- Instruction
Below is a listing; reproduce each line of it exactly.

- Records for processing

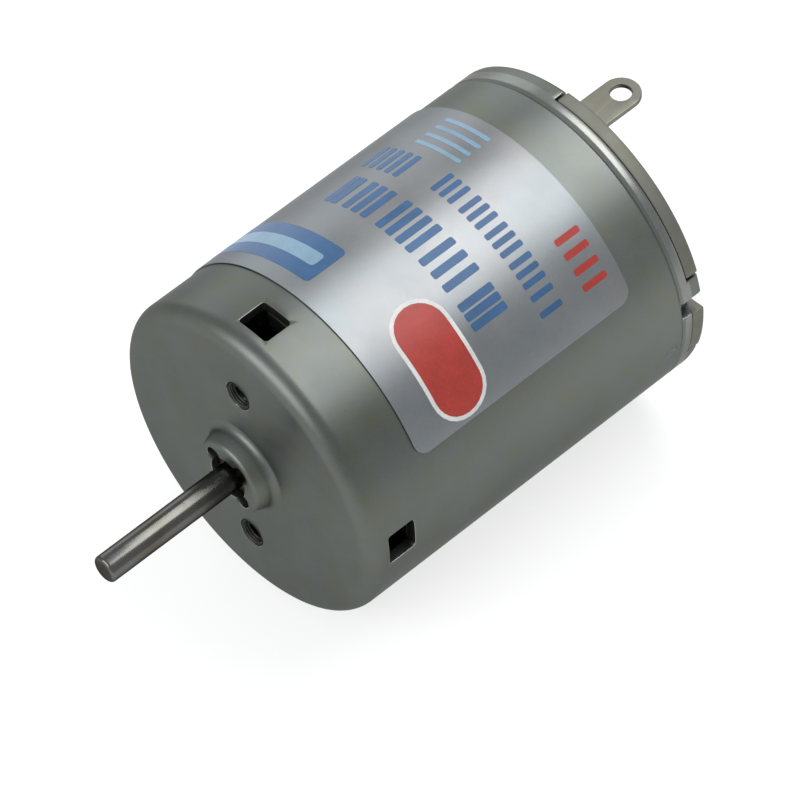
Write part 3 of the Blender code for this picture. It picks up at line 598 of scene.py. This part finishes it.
spring_bronze = metal("spring_bronze", (0.60, 0.38, 0.20), (0.42, 0.24, 0.12), 0.33, 1.0, ALONG, 0.6, 0.2,
                      0.4, (0.78, 0.56, 0.34))
copper = metal("copper", (0.72, 0.34, 0.20), (0.42, 0.20, 0.12), 0.30, 1.0, ACROSS, 1.0, 0.25,
               0.4, (0.85, 0.50, 0.36))
core_steel = metal("core_steel", (0.24, 0.24, 0.25), (0.20, 0.15, 0.11), 0.50, 0.9, ACROSS, 1.6, 0.5,
                   0.4, (0.45, 0.44, 0.42))
print("metals made")

# %% The matt finishes
oiled_bronze = moulded("oiled_bronze", (0.060, 0.045, 0.030), (0.16, 0.12, 0.07), 0.50, 4200.0, 0.7, 0.6, 0.4)
ferrite = moulded("ferrite", (0.035, 0.035, 0.038), (0.09, 0.09, 0.095), 0.62, 3000.0, 0.5, 0.1, 0.35)
carbon = moulded("carbon", (0.030, 0.030, 0.032), (0.10, 0.10, 0.10), 0.55, 5000.0, 0.6, 0.2, 0.3)
oxide = moulded("oxide", (0.10, 0.12, 0.14), (0.18, 0.20, 0.22), 0.6, 2600.0, 0.5)
phenolic = moulded("phenolic", (0.045, 0.036, 0.030), (0.12, 0.09, 0.06), 0.48, 1800.0, 0.4)
green_fibre = moulded("green_fibre", (0.035, 0.16, 0.075), (0.10, 0.28, 0.14), 0.6, 2400.0, 0.5)
pale_fibre = moulded("pale_fibre", (0.60, 0.52, 0.36), (0.44, 0.34, 0.20), 0.6, 2400.0, 0.5)
black_fibre = moulded("black_fibre", (0.040, 0.036, 0.032), (0.09, 0.08, 0.07), 0.6, 2400.0, 0.5)
nylon = moulded("nylon", (0.42, 0.42, 0.40), (0.52, 0.52, 0.50), 0.5, 1500.0, 0.4)

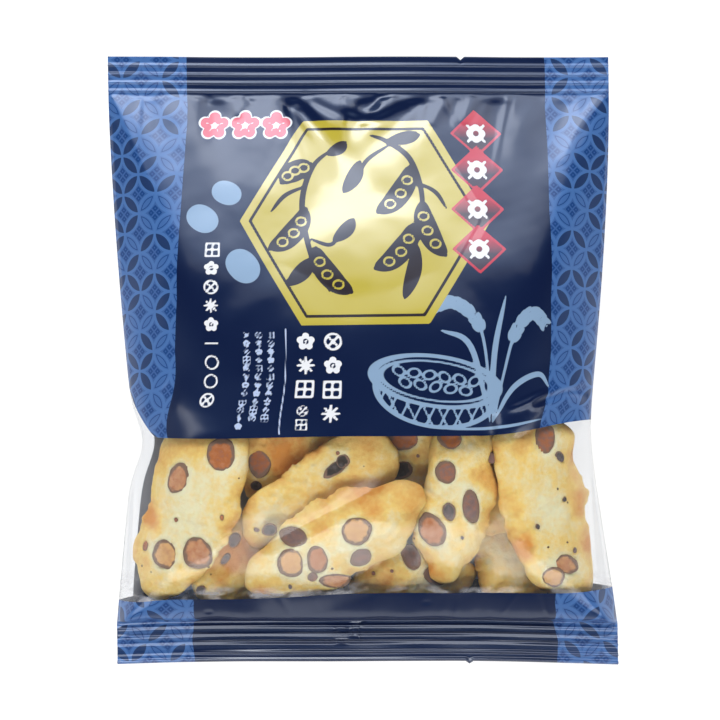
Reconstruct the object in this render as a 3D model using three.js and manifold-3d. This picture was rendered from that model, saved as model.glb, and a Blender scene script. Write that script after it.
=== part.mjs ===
// A sealed pillow pack of rice crackers, lying on its back with the printed front up.
//
// The pack is one tube of film. It is folded flat along its two sides, joined down the middle of its back by
// a fin that lies flat, and crimped shut by a ridged seal across each end. The crackers have slid towards the
// bottom seal, so the pack is fullest below its middle, and its sides pull in there. It rests on the flat
// spot that its contents press into the back. The whole pack is one closed solid, out to the film.
//
// Units are millimetres. X runs across the pack, Y up its face and Z away from the table. The origin is on
// the table, under the middle of the pack.
import * as THREE from "three";
import Module from "manifold-3d";
import { mergeVertices } from "three/addons/utils/BufferGeometryUtils.js";

// Driving dimensions
const PACK_LENGTH = 184.5;
const FLAT_WIDTH = 152; // across the film tube before it was filled
const TOP_SEAL = 11;
const BOTTOM_SEAL = 12.4;
const SEAL_THICKNESS = 0.8;
const SEAL_LEVEL = 16; // height of the seals above the table
const FRONT_SWELL = 22;
const BACK_SWELL = 26; // before the table presses the back flat
const TOP_RUN = 84; // length over which the pack swells evenly, down from the top seal
const BOTTOM_RUN = 48; // length over which it swells up from the bottom seal, steeply at first
const SIDE_PULL = { left: 5.5, right: 7.2 }; // how far each side comes in at the waist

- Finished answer
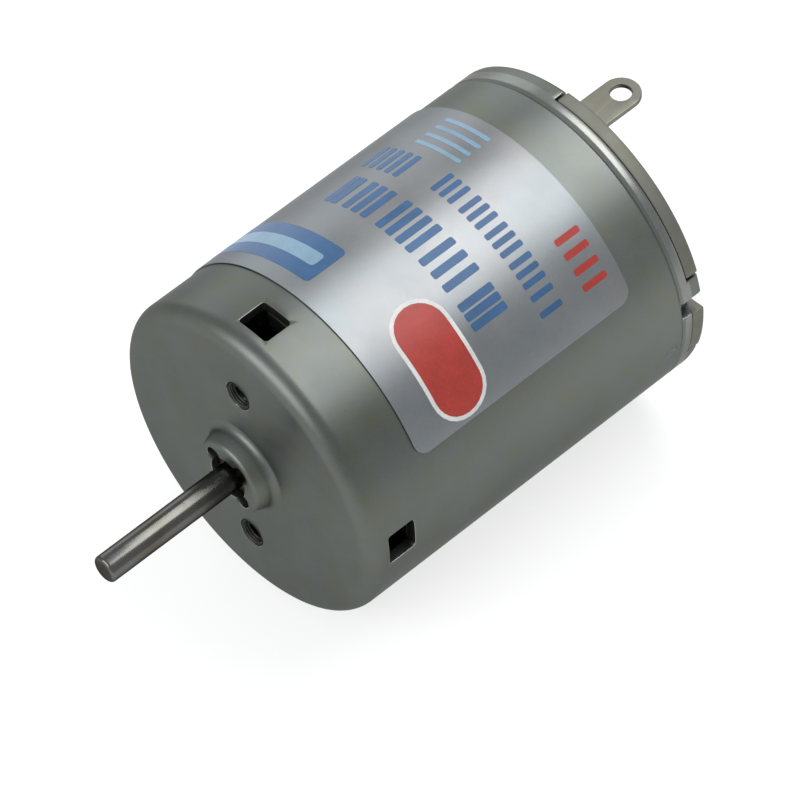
Write part 3 of the Blender code for this picture. It picks up at line 598 of scene.py. This part finishes it.
spring_bronze = metal("spring_bronze", (0.60, 0.38, 0.20), (0.42, 0.24, 0.12), 0.33, 1.0, ALONG, 0.6, 0.2,
                      0.4, (0.78, 0.56, 0.34))
copper = metal("copper", (0.72, 0.34, 0.20), (0.42, 0.20, 0.12), 0.30, 1.0, ACROSS, 1.0, 0.25,
               0.4, (0.85, 0.50, 0.36))
core_steel = metal("core_steel", (0.24, 0.24, 0.25), (0.20, 0.15, 0.11), 0.50, 0.9, ACROSS, 1.6, 0.5,
                   0.4, (0.45, 0.44, 0.42))
print("metals made")

# %% The matt finishes
oiled_bronze = moulded("oiled_bronze", (0.060, 0.045, 0.030), (0.16, 0.12, 0.07), 0.50, 4200.0, 0.7, 0.6, 0.4)
ferrite = moulded("ferrite", (0.035, 0.035, 0.038), (0.09, 0.09, 0.095), 0.62, 3000.0, 0.5, 0.1, 0.35)
carbon = moulded("carbon", (0.030, 0.030, 0.032), (0.10, 0.10, 0.10), 0.55, 5000.0, 0.6, 0.2, 0.3)
oxide = moulded("oxide", (0.10, 0.12, 0.14), (0.18, 0.20, 0.22), 0.6, 2600.0, 0.5)
phenolic = moulded("phenolic", (0.045, 0.036, 0.030), (0.12, 0.09, 0.06), 0.48, 1800.0, 0.4)
green_fibre = moulded("green_fibre", (0.035, 0.16, 0.075), (0.10, 0.28, 0.14), 0.6, 2400.0, 0.5)
pale_fibre = moulded("pale_fibre", (0.60, 0.52, 0.36), (0.44, 0.34, 0.20), 0.6, 2400.0, 0.5)
black_fibre = moulded("black_fibre", (0.040, 0.036, 0.032), (0.09, 0.08, 0.07), 0.6, 2400.0, 0.5)
nylon = moulded("nylon", (0.42, 0.42, 0.40), (0.52, 0.52, 0.50), 0.5, 1500.0, 0.4)

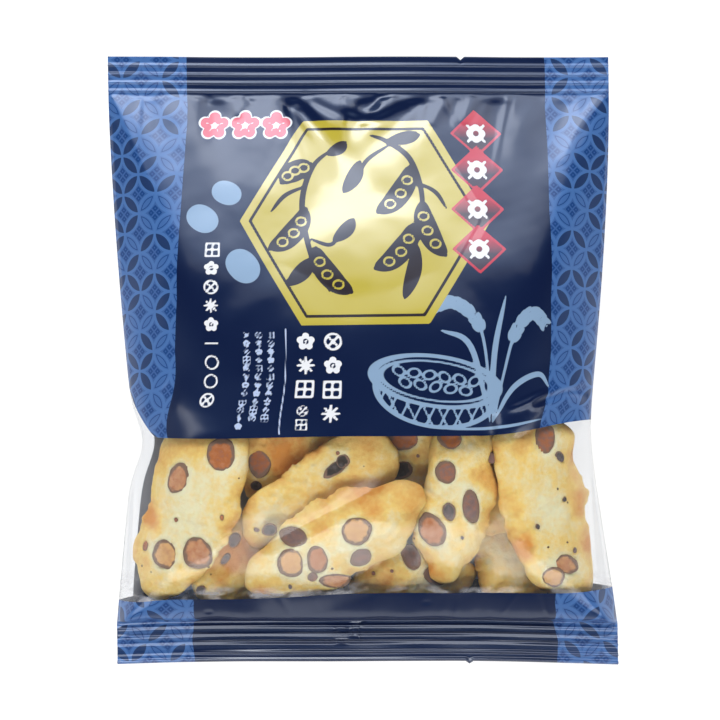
Reconstruct the object in this render as a 3D model using three.js and manifold-3d. This picture was rendered from that model, saved as model.glb, and a Blender scene script. Write that script after it.
=== part.mjs ===
// A sealed pillow pack of rice crackers, lying on its back with the printed front up.
//
// The pack is one tube of film. It is folded flat along its two sides, joined down the middle of its back by
// a fin that lies flat, and crimped shut by a ridged seal across each end. The crackers have slid towards the
// bottom seal, so the pack is fullest below its middle, and its sides pull in there. It rests on the flat
// spot that its contents press into the back. The whole pack is one closed solid, out to the film.
//
// Units are millimetres. X runs across the pack, Y up its face and Z away from the table. The origin is on
// the table, under the middle of the pack.
import * as THREE from "three";
import Module from "manifold-3d";
import { mergeVertices } from "three/addons/utils/BufferGeometryUtils.js";

// Driving dimensions
const PACK_LENGTH = 184.5;
const FLAT_WIDTH = 152; // across the film tube before it was filled
const TOP_SEAL = 11;
const BOTTOM_SEAL = 12.4;
const SEAL_THICKNESS = 0.8;
const SEAL_LEVEL = 16; // height of the seals above the table
const FRONT_SWELL = 22;
const BACK_SWELL = 26; // before the table presses the back flat
const TOP_RUN = 84; // length over which the pack swells evenly, down from the top seal
const BOTTOM_RUN = 48; // length over which it swells up from the bottom seal, steeply at first
const SIDE_PULL = { left: 5.5, right: 7.2 }; // how far each side comes in at the waist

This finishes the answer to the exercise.